I wouldn’t be the self-declared cynic I am without a few minor complaints. The setting of space is perfect for 4X but is a bit sterile compared to more historically-based titles Stellaris is related to. You’re not so much the emperor as the spirit which permeates the civilisation itself, but the drama between two human kings with lovers and intrigue and personal failings/gripes is a bit more compelling a narrative than the story of space shrimps vs. six-eyed owls, at least to my bifocal, land-dwelling self. The technology system is really awesome in my opinion: you choose from a bunch of options in each of three categories with no set order or “tree” to constantly reference, but your warrior squirrel race can really be neutered if you don’t get the right techs, which is at least in part random. Most glaringly however, the game is quite safe. In its execution, it’s exemplary, but doesn’t have anything that really brings any significant forward motion to the genre. The best games both execute and innovate. Stellaris is a lot of of column A, and only a little of column B.

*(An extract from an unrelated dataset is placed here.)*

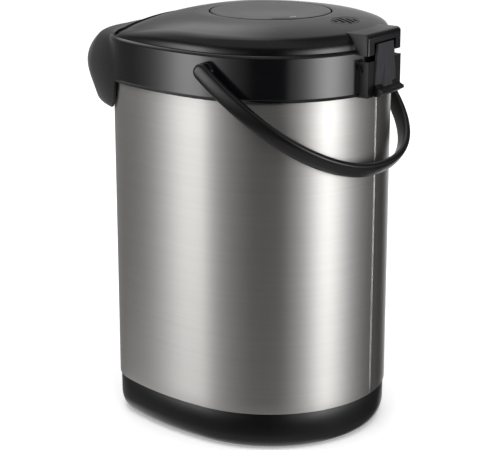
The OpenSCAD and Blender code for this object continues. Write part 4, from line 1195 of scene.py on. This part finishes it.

Unreasonable expectation of perfection aside, Stellaris is an expertly blended mosaic of 4X, grand strategy and self-created narrative. For the relatively small niche that this game occupies, it is the undisputed master and commander. It’s also a nice platform for DLC and modding so as if the game didn’t provide enough substance out of box, then I’m sure there’s going to be plenty of content for years of come to constantly rejuvenate the experience. If you’re the type of person who dreams of galactic empire, write a nicely worded letter to the people in your life saying “see you later” and pick up Stellaris.